WRITTEN INSTRUCTION:
Every line of the material that follows must be printed again exactly.

SOURCE EXCERPT:
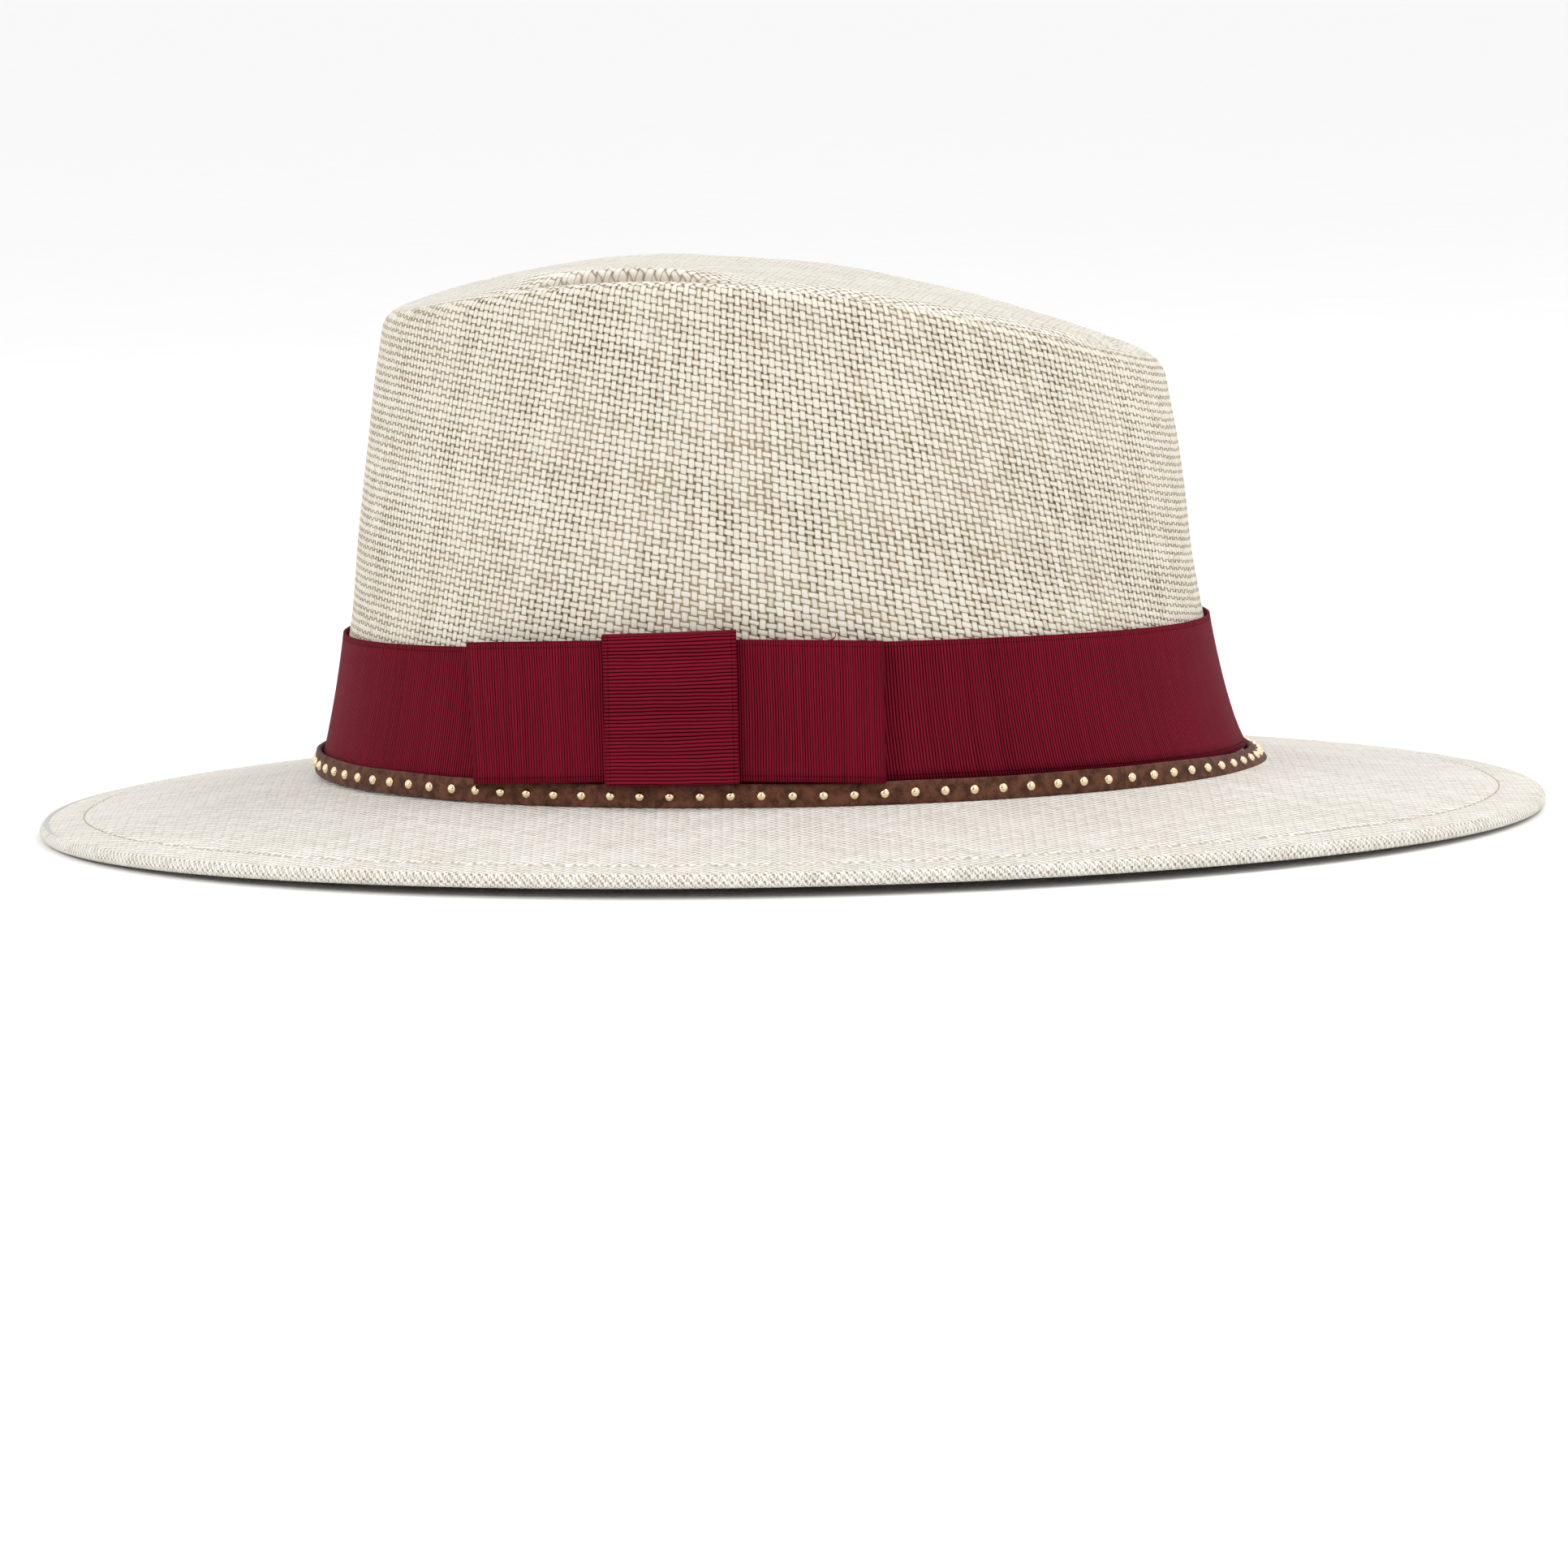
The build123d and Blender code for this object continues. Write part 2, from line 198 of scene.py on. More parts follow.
def straw_weave_group():
    """Plain weave of flat straw strips. The pattern's unit is one strip, and U runs across the warp."""
    tree, source, result = new_group(
        "straw_weave",
        {"Cells": None, "Warp Half Width": 0.38, "Weft Half Width": 0.33},
        {"Tone And Painted Shade": "NodeSocketFloat", "Height": "NodeSocketFloat", "Gap": "NodeSocketFloat"},
    )
    g = Graph(tree)
    cells = source.outputs["Cells"]
    wander = g.noise(cells, 0.35, 1.0, "Color")
    wander = g.node("ShaderNodeVectorMath", {0: wander, 1: (0.5, 0.5, 0.5)}, operation="SUBTRACT")
    wander = g.node("ShaderNodeVectorMath", {0: wander.outputs[0], "Scale": 0.34}, operation="SCALE")
    moved = g.node("ShaderNodeVectorMath", {0: cells, 1: wander.outputs[0]}, operation="ADD")
    split = g.node("ShaderNodeSeparateXYZ", {0: moved.outputs[0]})
    strips = []
    for axis, other, width in ((0, 1, "Warp Half Width"), (1, 0, "Weft Half Width")):
        along = split.outputs[axis]
        index = g.math("FLOOR", along)
        across = g.math("SUBTRACT", g.math("SUBTRACT", along, index), 0.5)
        chance = g.random(g.math("ADD", index, 0.5 + 400 * axis))
        slow = g.noise(g.combine(g.math("MULTIPLY", index, 3.7), g.math("MULTIPLY", split.outputs[other], 0.22),
                                 7.0 * axis), 1.0, 1.0)
        widened = g.math("ADD", g.math("MULTIPLY", g.math("SUBTRACT", chance, 0.5), 0.07),
                         g.math("MULTIPLY", g.math("SUBTRACT", slow, 0.5), 0.22))
        half = g.math("ADD", source.outputs[width], widened)
        inside = g.math("SUBTRACT", half, g.math("ABSOLUTE", across))
        mask = g.ramp(inside, -0.03, 0.05)
        strips.append({"index": index, "across": across, "chance": chance, "slow": slow, "mask": mask,
                       "round": g.math("MULTIPLY", g.math("POWER", g.math("DIVIDE", across, half), 2.0), 0.2)})
    warp, weft = strips
    parity = g.math("FLOORED_MODULO", g.math("ADD", warp["index"], weft["index"]), 2.0)
    heights = []
    for strip, other, upper in ((warp, weft, parity), (weft, warp, g.math("SUBTRACT", 1.0, parity))):
        reach = g.math("MULTIPLY", g.math("ABSOLUTE", other["across"]), 2.0)
        over = g.math("SUBTRACT", 0.95, g.math("MULTIPLY", g.math("POWER", reach, 2.0), 0.2))
        under = g.ramp(reach, 0.6, 1.0, 0.12, 0.75)
        level = g.math("ADD", under, g.math("MULTIPLY", upper, g.math("SUBTRACT", over, under)))
        heights.append(g.math("MULTIPLY", strip["mask"], g.math("SUBTRACT", level, strip["round"])))
    warp_on_top = g.math("GREATER_THAN", heights[0], heights[1])
    weft_on_top = g.math("SUBTRACT", 1.0, warp_on_top)
    height = g.math("MAXIMUM", heights[0], heights[1])
    gap = g.math("SUBTRACT", 1.0, g.math("MAXIMUM", warp["mask"], weft["mask"]), clamp=True)
    u, v = split.outputs[0], split.outputs[1]
    fibre_warp = g.noise(g.combine(g.math("MULTIPLY", u, 7.0), g.math("MULTIPLY", v, 0.5)), 1.0, 2.0)
    fibre_weft = g.noise(g.combine(g.math("MULTIPLY", u, 0.5), g.math("MULTIPLY", v, 7.0), 5.0), 1.0, 2.0)
    fibre = g.math("ADD", g.math("MULTIPLY", fibre_warp, warp_on_top),
                   g.math("MULTIPLY", fibre_weft, weft_on_top))
    chance = g.math("ADD", g.math("MULTIPLY", warp["chance"], warp_on_top),
                    g.math("MULTIPLY", weft["chance"], weft_on_top))
    tone = g.math("ADD", g.math("MULTIPLY", g.math("SUBTRACT", fibre, 0.5), 0.55),
                  g.math("MULTIPLY", g.math("SUBTRACT", chance, 0.5), 0.14))
    # painted shade: the tone darkens where a strip dips under its neighbours, beside the real fibre and random
    # tone
    tone = g.math("ADD", tone, g.ramp(height, 0.38, 0.88, -0.5, 0.14))
    crossing = g.node("ShaderNodeTexWhiteNoise", noise_dimensions="2D")
    g.feed(crossing.inputs["Vector"], g.combine(warp["index"], weft["index"]))
    spread = g.math("SUBTRACT", crossing.outputs["Value"], 0.5)
    tone = g.math("ADD", tone, g.math("MULTIPLY", spread, 0.2))
    relief = g.math("ADD", height, g.math("MULTIPLY", g.math("SUBTRACT", fibre, 0.5), 0.10))
    g.feed(result.inputs["Tone And Painted Shade"], tone)
    g.feed(result.inputs["Height"], relief)
    g.feed(result.inputs["Gap"], gap)
    return tree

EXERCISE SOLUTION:
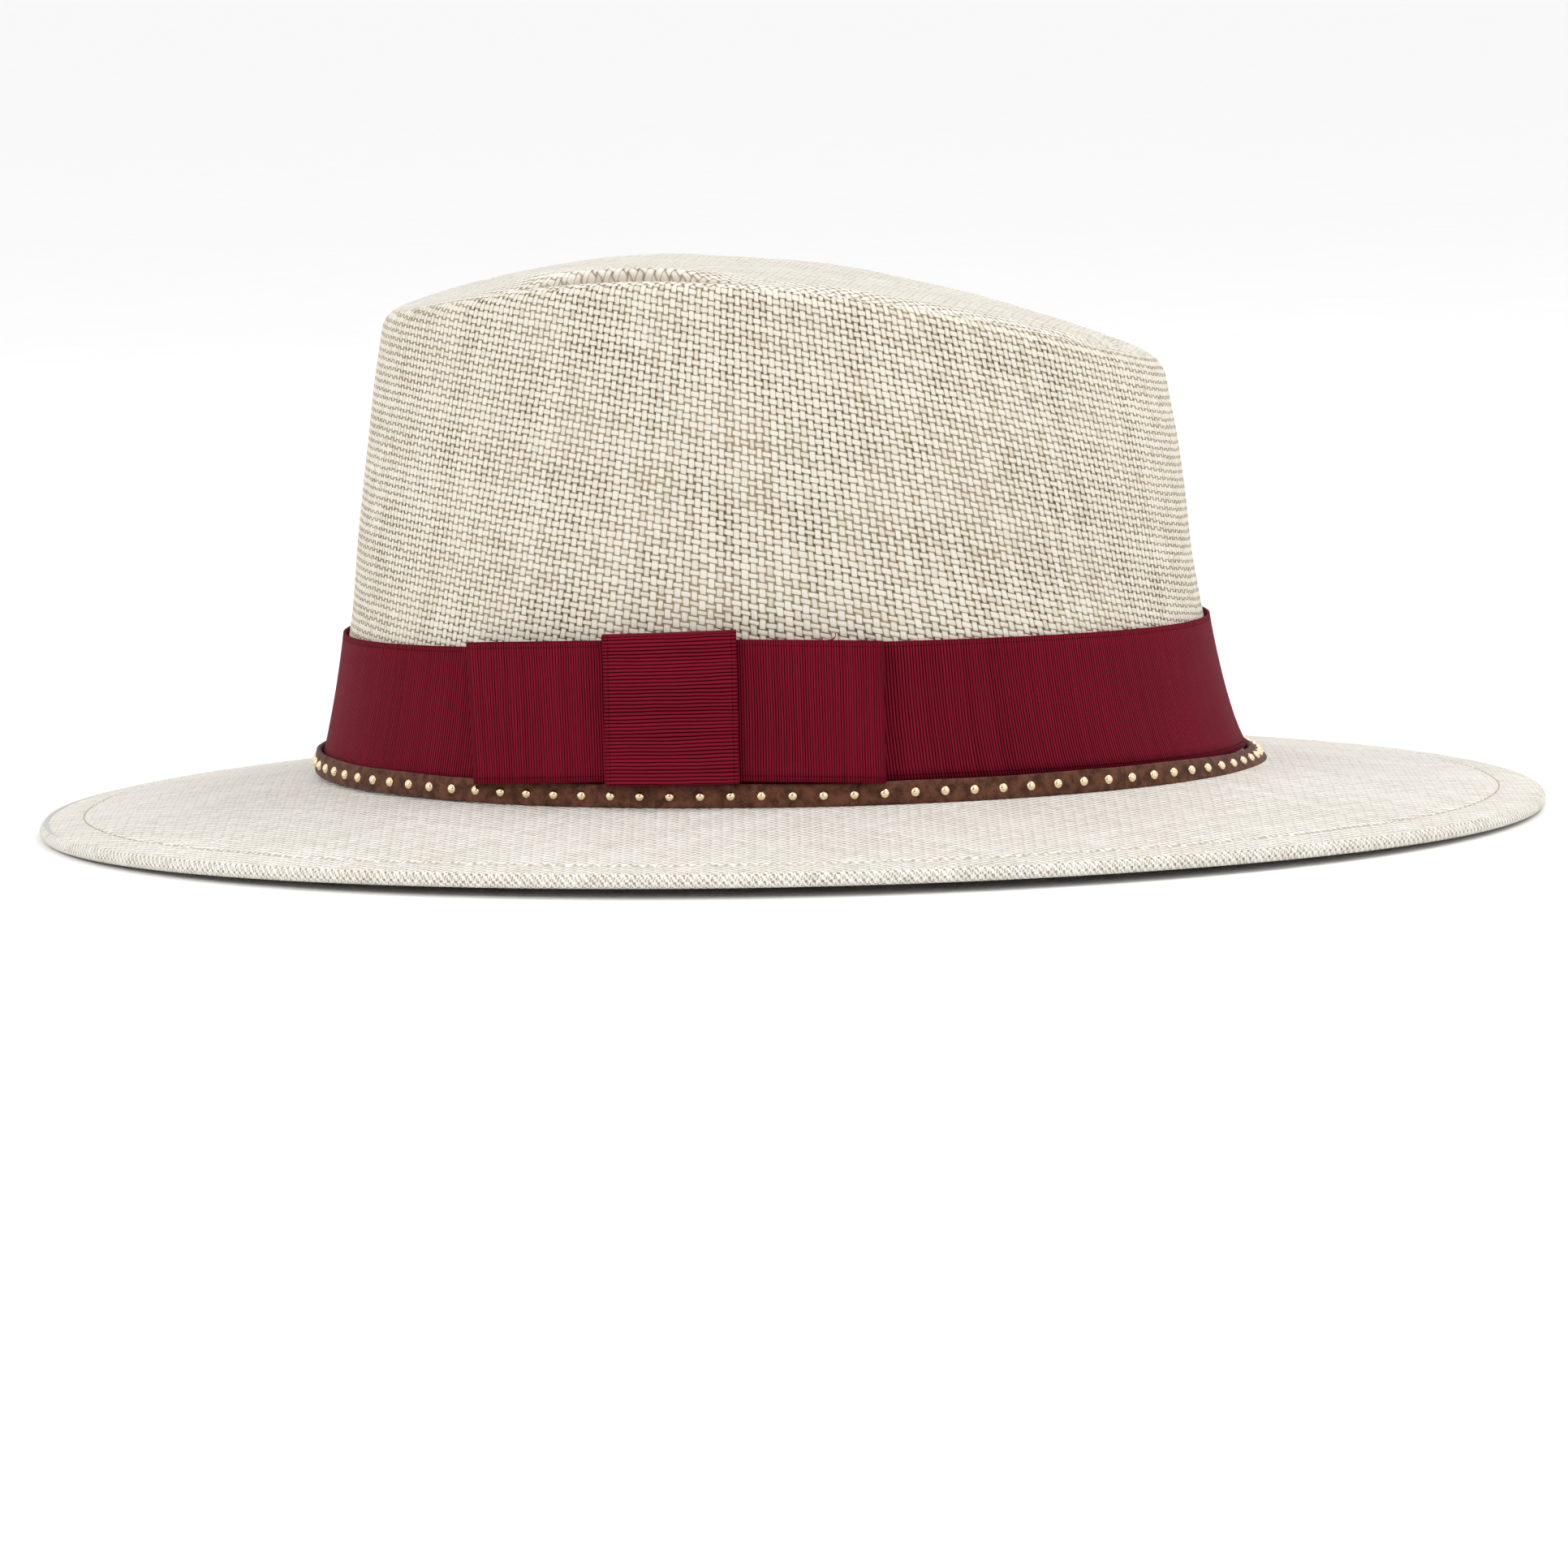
The build123d and Blender code for this object continues. Write part 2, from line 198 of scene.py on. More parts follow.
def straw_weave_group():
    """Plain weave of flat straw strips. The pattern's unit is one strip, and U runs across the warp."""
    tree, source, result = new_group(
        "straw_weave",
        {"Cells": None, "Warp Half Width": 0.38, "Weft Half Width": 0.33},
        {"Tone And Painted Shade": "NodeSocketFloat", "Height": "NodeSocketFloat", "Gap": "NodeSocketFloat"},
    )
    g = Graph(tree)
    cells = source.outputs["Cells"]
    wander = g.noise(cells, 0.35, 1.0, "Color")
    wander = g.node("ShaderNodeVectorMath", {0: wander, 1: (0.5, 0.5, 0.5)}, operation="SUBTRACT")
    wander = g.node("ShaderNodeVectorMath", {0: wander.outputs[0], "Scale": 0.34}, operation="SCALE")
    moved = g.node("ShaderNodeVectorMath", {0: cells, 1: wander.outputs[0]}, operation="ADD")
    split = g.node("ShaderNodeSeparateXYZ", {0: moved.outputs[0]})
    strips = []
    for axis, other, width in ((0, 1, "Warp Half Width"), (1, 0, "Weft Half Width")):
        along = split.outputs[axis]
        index = g.math("FLOOR", along)
        across = g.math("SUBTRACT", g.math("SUBTRACT", along, index), 0.5)
        chance = g.random(g.math("ADD", index, 0.5 + 400 * axis))
        slow = g.noise(g.combine(g.math("MULTIPLY", index, 3.7), g.math("MULTIPLY", split.outputs[other], 0.22),
                                 7.0 * axis), 1.0, 1.0)
        widened = g.math("ADD", g.math("MULTIPLY", g.math("SUBTRACT", chance, 0.5), 0.07),
                         g.math("MULTIPLY", g.math("SUBTRACT", slow, 0.5), 0.22))
        half = g.math("ADD", source.outputs[width], widened)
        inside = g.math("SUBTRACT", half, g.math("ABSOLUTE", across))
        mask = g.ramp(inside, -0.03, 0.05)
        strips.append({"index": index, "across": across, "chance": chance, "slow": slow, "mask": mask,
                       "round": g.math("MULTIPLY", g.math("POWER", g.math("DIVIDE", across, half), 2.0), 0.2)})
    warp, weft = strips
    parity = g.math("FLOORED_MODULO", g.math("ADD", warp["index"], weft["index"]), 2.0)
    heights = []
    for strip, other, upper in ((warp, weft, parity), (weft, warp, g.math("SUBTRACT", 1.0, parity))):
        reach = g.math("MULTIPLY", g.math("ABSOLUTE", other["across"]), 2.0)
        over = g.math("SUBTRACT", 0.95, g.math("MULTIPLY", g.math("POWER", reach, 2.0), 0.2))
        under = g.ramp(reach, 0.6, 1.0, 0.12, 0.75)
        level = g.math("ADD", under, g.math("MULTIPLY", upper, g.math("SUBTRACT", over, under)))
        heights.append(g.math("MULTIPLY", strip["mask"], g.math("SUBTRACT", level, strip["round"])))
    warp_on_top = g.math("GREATER_THAN", heights[0], heights[1])
    weft_on_top = g.math("SUBTRACT", 1.0, warp_on_top)
    height = g.math("MAXIMUM", heights[0], heights[1])
    gap = g.math("SUBTRACT", 1.0, g.math("MAXIMUM", warp["mask"], weft["mask"]), clamp=True)
    u, v = split.outputs[0], split.outputs[1]
    fibre_warp = g.noise(g.combine(g.math("MULTIPLY", u, 7.0), g.math("MULTIPLY", v, 0.5)), 1.0, 2.0)
    fibre_weft = g.noise(g.combine(g.math("MULTIPLY", u, 0.5), g.math("MULTIPLY", v, 7.0), 5.0), 1.0, 2.0)
    fibre = g.math("ADD", g.math("MULTIPLY", fibre_warp, warp_on_top),
                   g.math("MULTIPLY", fibre_weft, weft_on_top))
    chance = g.math("ADD", g.math("MULTIPLY", warp["chance"], warp_on_top),
                    g.math("MULTIPLY", weft["chance"], weft_on_top))
    tone = g.math("ADD", g.math("MULTIPLY", g.math("SUBTRACT", fibre, 0.5), 0.55),
                  g.math("MULTIPLY", g.math("SUBTRACT", chance, 0.5), 0.14))
    # painted shade: the tone darkens where a strip dips under its neighbours, beside the real fibre and random
    # tone
    tone = g.math("ADD", tone, g.ramp(height, 0.38, 0.88, -0.5, 0.14))
    crossing = g.node("ShaderNodeTexWhiteNoise", noise_dimensions="2D")
    g.feed(crossing.inputs["Vector"], g.combine(warp["index"], weft["index"]))
    spread = g.math("SUBTRACT", crossing.outputs["Value"], 0.5)
    tone = g.math("ADD", tone, g.math("MULTIPLY", spread, 0.2))
    relief = g.math("ADD", height, g.math("MULTIPLY", g.math("SUBTRACT", fibre, 0.5), 0.10))
    g.feed(result.inputs["Tone And Painted Shade"], tone)
    g.feed(result.inputs["Height"], relief)
    g.feed(result.inputs["Gap"], gap)
    return tree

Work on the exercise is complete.